Ao que parece a tradução destes termos é um tanto quanto insatisfatória, já que a palavra original é aplicada dentro de um contexto específico que não nos permite traduzí-la por “homossexuais”, já que ela, mesmo sendo conservadores, se aplicaria apenas as relações homoeróticas masculinas. E juntamente com malakoi tem seu sentido variando de acordo com os preconceitos da época. Já que não podemos traduzir a ambos dissociadamente.
Malakoi é comumente traduzido contemporaneamente como “homossexual passivo” e “afeminado”. Mas, historicamente, já foi traduzido como “depravados” e apenas “imorais”.
Ao final, ficamos que ambas as palavras não são facilmente traduzíveis, por não ter respectivos termos na modernidade. Arsenokoitai era a forma que os judeus da época de Paulo designava uma série de práticas homoeróticas, geralmente que degradavam a dignidade da pessoa humana. Era comum na sociedade grego-romana de então, se comprar e manter escravos sexuais masculinos para o deleite de seus senhores, já que o pensamento de então, ter relações sexuais não reprodutivas era ilícito com mulheres (contra a natureza), bem como era lícito fazer sexo com homens adolescentes (jamais com homens adultos e cidadãos). O conceito parece estar o tempo todo atrelado com a fragilidade de quem recebesse o sexo homoeróticos com penetração, seja por obrigação do dono, seja em troca de dinheiro seja no âmbito da pedarestia.
Não é possível, portanto, se dizer que arsenokoitai significa homoerotismo de qualquer gênero e irrestrito, mas a casos particulares. Dizia mais respeito a subjugação do outro do que necessariamente ao sexo feito entre homens.
Já a palavra malakoi que significa “macio, mole” era substantivado para se referir a homem que se colocavam no lugar de uma mulher, como se tal fosse. Era indigno a um homem, para a época, se rebaixar a qualidade de um escravo (se subjugando a ser passivo numa relação homoerótica) ou de uma mulher (permitindo que ela o dominasse na relação sexual). Veja que mesmo em relações heteroeróticas, se o homem se deixasse dominar pela mulher, ele seria considerado um malakoi.
Torna-se um tanto quanto complicado dizer que esta palavra se refira a homossexual passivo, e até mesmo, afeminado é um termo equivocado. Já que tem mais a ver com o sentindo de se subjugar a uma relação não condizendo com sua posição social.
Veja que ambos os conceitos tem relação direta com a cultura de sua época. Paulo estava falando para a igreja de corínto acostumada com essas práticas que degradavam a dignidade da outra pessoa. Fazer um homem adulto se colocar numa condição de mulher numa relação sexual era a morte civil e cidadão da pessoa.
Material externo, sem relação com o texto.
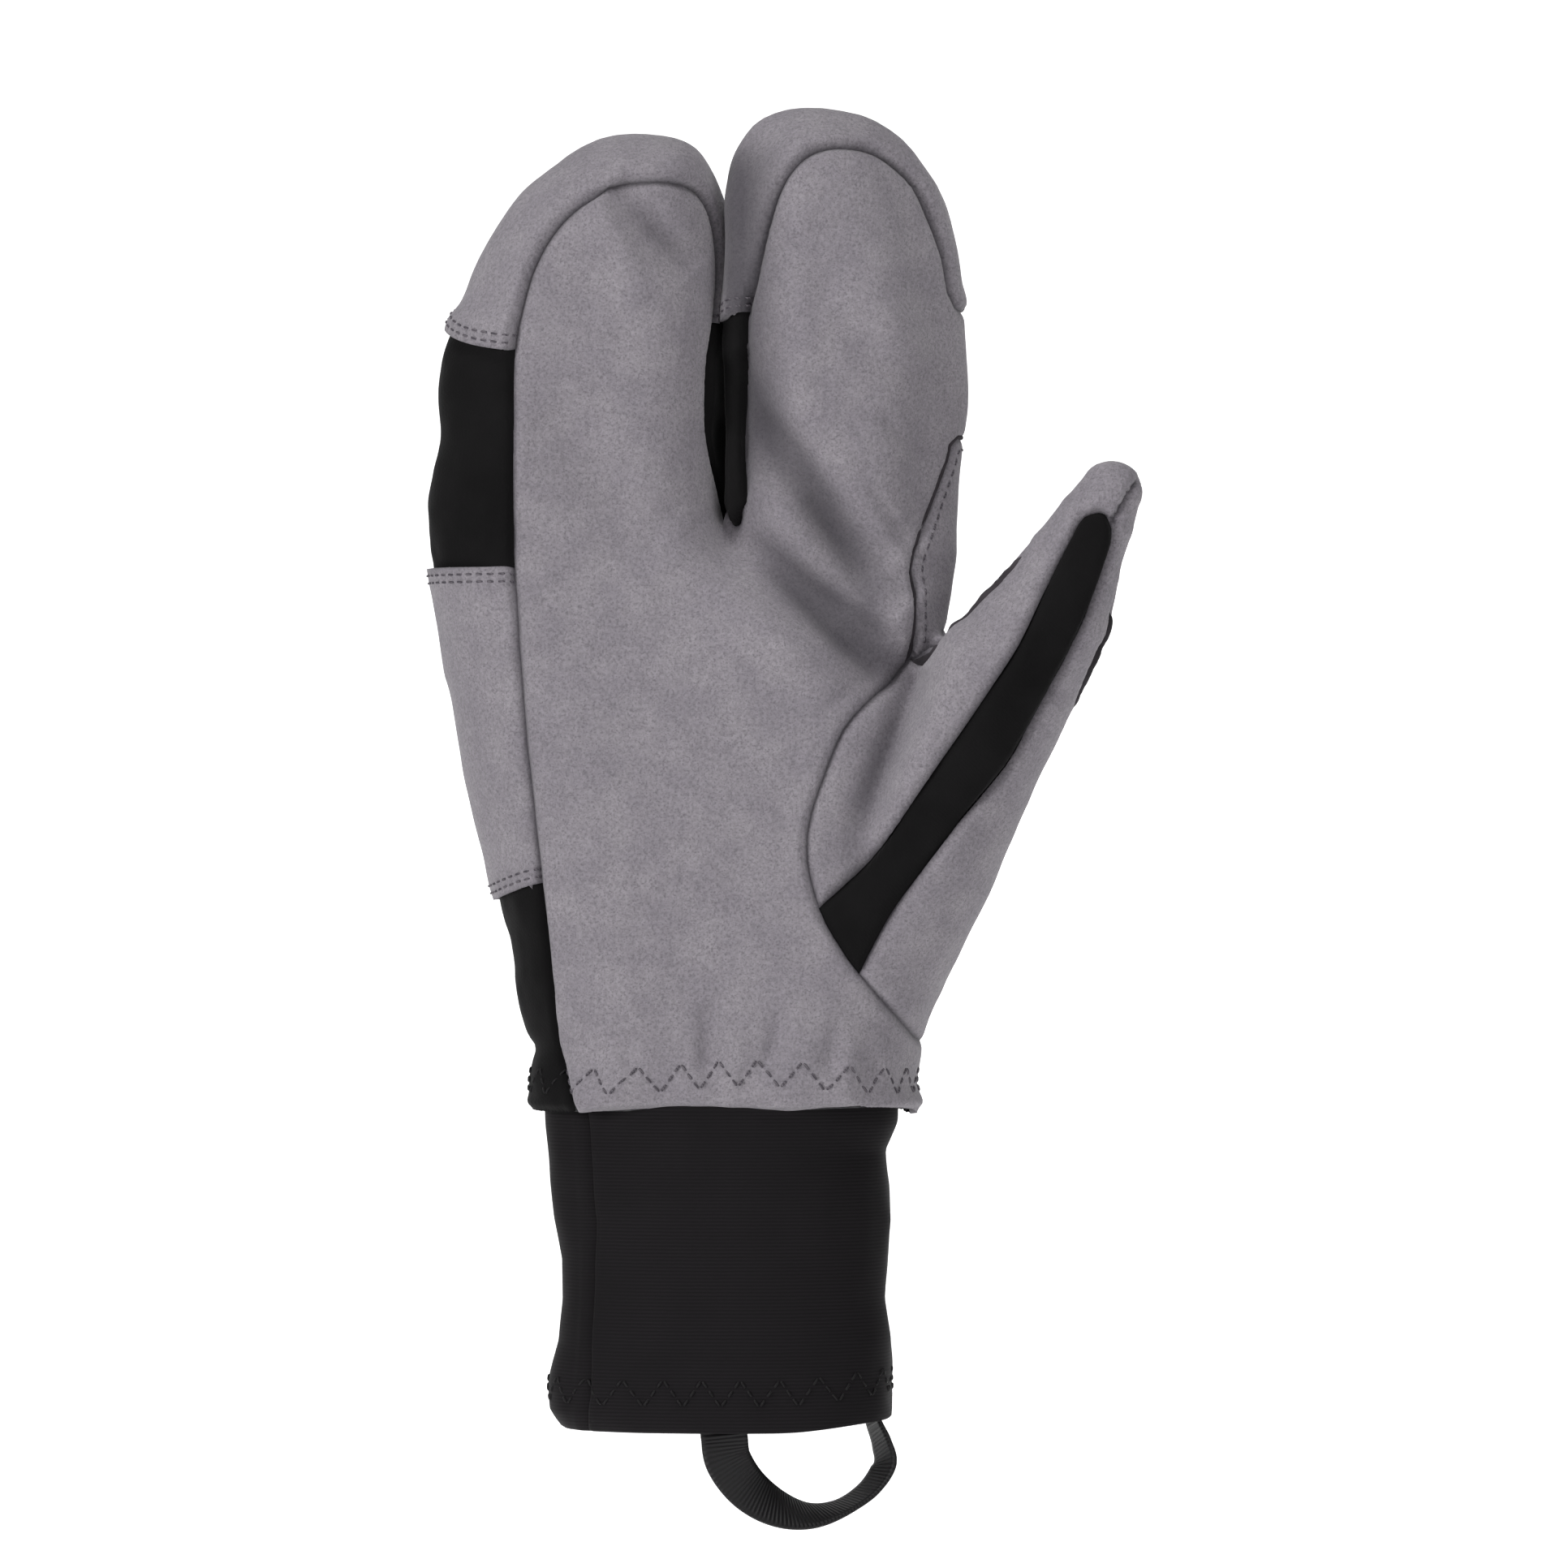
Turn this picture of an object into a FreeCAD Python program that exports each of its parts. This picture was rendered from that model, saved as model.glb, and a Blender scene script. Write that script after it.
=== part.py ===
"""Right-hand three-finger ski glove, filled as if worn, in millimetres.

The palm faces -Y, the fingers point to +Z and the thumb to +X. The origin is the middle of the
wrist, at the lower edge of the glove's body, where the cuff joins it. The glove has three
compartments: one for the ring and little fingers, one for the index and middle fingers, and the
thumb. Each compartment is a tube of three layers: a skin of suede and stretch softshell panels,
a layer of wadding, and a fleece lining. The tubes are lofted through elliptical stations, and
the layers are the same lofts taken in by their depth below the outer face.
"""

import FreeCAD
import Part
import math
import os

Vector = FreeCAD.Vector
doc = FreeCAD.newDocument("ski_glove")
dims = doc.addObject("Spreadsheet::Sheet", "dims")
FAR = 400.0  # half the size of a cutting block that has to pass right through the glove

# ---------------------------------------------------------------- driving dimensions

FABRICS = {
    "skin": 1.2,  # suede and softshell
    "layer_gap": 0.2,  # air between two layers
    "wadding": 2.8,
    "fleece": 1.0,
    "joint_gap": 0.4,  # room between two bodies across a hinge
    "thread_radius": 0.35,
}

HAND = {
    "palm_seam_y": -15.0,  # the seam between the palm and the back, on the little finger's side
    "side_seam_y": -4.0,  # the same seam on the index finger's side
    "wrist_panel_top": 47.0,
    "hand_band_top": 123.0,
    "crotch_height": 132.0,
    "index_patch_foot": 96.0,
    "index_patch_x": 42.0,
    "index_patch_back": 12.0,
    "lining_foot": 14.0,  # the wadding and the lining stop above the elastic
    "elastic_foot": 3.0,
    "elastic_top": 11.0,
    "web_foot": 130.2,
    "web_top": 131.8,
    "web_reach": 15.0,
    "thumb_seam_x": 66.0,  # the thumb is set in along an arc of this centre and radius
    "thumb_seam_z": 58.0,
    "thumb_seam_radius": 46.5,
    "thumb_seam_turn": 20.0,  # how far that arc's axis turns outwards behind the palm
}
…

E isto reflete o caráter da cultura patriarcal de então. O texto de 1 Timóteo, colabora com esse entendimento quando coloca arsenokoitai num rol com sequestradores, dos que prestam falso testemunhos, homicidas, etc.
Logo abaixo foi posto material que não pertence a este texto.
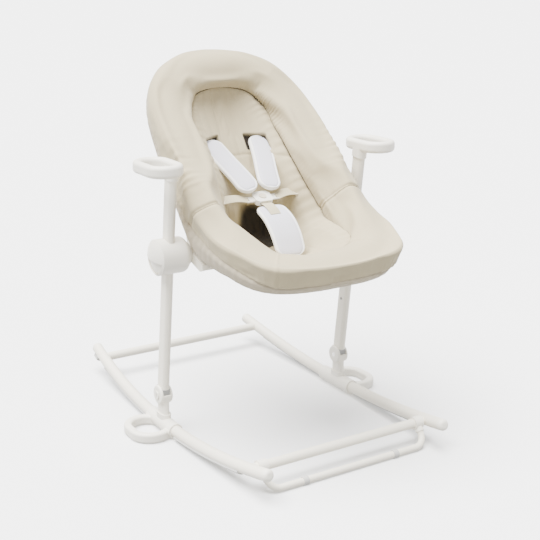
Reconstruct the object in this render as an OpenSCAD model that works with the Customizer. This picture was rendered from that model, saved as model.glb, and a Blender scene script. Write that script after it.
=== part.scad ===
/* [Base] */
// Distance of each rocker from the middle, at its lowest point
rocker_x = 230; // [200:1:260]
// Height of a rocker's centre line at its lowest point
rocker_z = 16.5; // [16:0.5:20]
// Outer diameter of a rocker tube
rocker_d = 25; // [22:1:26]
// Radius that a rocker is bent to
rocker_bend = 1776; // [1500:1:2200]
// Inward lean of the rocker planes, in degrees
rocker_lean = 23.4; // [15:0.1:30]
// Half of the angle that a rocker spans, in degrees
rocker_span = 12.75; // [12:0.05:13]
// Outer diameter of the cross tubes
cross_d = 20; // [16:1:22]
// Outer diameter of the kickstand bar
kick_d = 14; // [10:1:16]

/* [Posts] */
// Thickness of a post, across the seat
post_w = 17; // [15:1:18]
// Depth of a post, front to back
post_depth = 34; // [30:1:36]
// Height of the fold pivots
pivot_z = 83; // [80:1:90]
// Forward lean of the posts, in degrees
post_lean = 7.5; // [5:0.5:10]
// Distance along the post from its pivot to its top end
post_top = 500; // [480:1:520]
// Distance along the post from its pivot to the hub
hub_s = 320; // [300:1:330]
// Distance between two heights of the seat
height_step = 45; // [40:1:50]

/* [Seat] */
// Outer diameter of the seat's frame tubes
frame_d = 16; // [14:1:16]
// Slope of the backrest, in degrees
back_slope = 47; // [46:1:48]
// Outer diameter of the hub drums
hub_d = 75; // [70:1:78]
// Diameter of the axles that the seat hangs from
axle_d = 12; // [10:1:14]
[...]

Modernamente, essas questões foram majoritariamente suplantadas. O sujeito homossexual não tem sua vida atrelada a um comportamento religioso ou a um comportamento de subjugação social. Não há que se falar em subjugação por ser escravo ou por se vender numa relação de degradação humana.
Portanto, qualquer tradução que der a entender que os textos de 1 Coríntios e 1 Timóteo se referiram a qualquer prática homoerótica, estão praticando obviamente um anacronismo histórico. Não há na realidade presente qualquer maneira de entender de outra forma, sem que incorra em descontextualização, conservadorismo raso e má vontade intelectual. Forçando um bocado, no mínimo é necessário reconhecer que tais textos são polêmicos e de difícil tradução.
Não estamos mais no século I d.C. e nunca vamos conseguir entender plenamente o que aquela realidade exprimia, mas podemos dizer, com certa precisão, que a condenação a homossexualidade, nos termos da atualidade, é meramente exercício de preconceitos de uma sociedade e pessoas conservadoras e nada tem a ver com espiritualidade e teologia de fato. Assim o pensam, porque antes o eram preconceituosos e se justificam na bíblia, para favorecer seus próprios preconceitos.
Ficamos por aqui neste estudo 5, e prosseguimos no próximo estudo. Até lá!
Que o Senhor Jesus esteja com cada um de nós, hoje e para sempre! A Ele seja glória para sempre! Amém!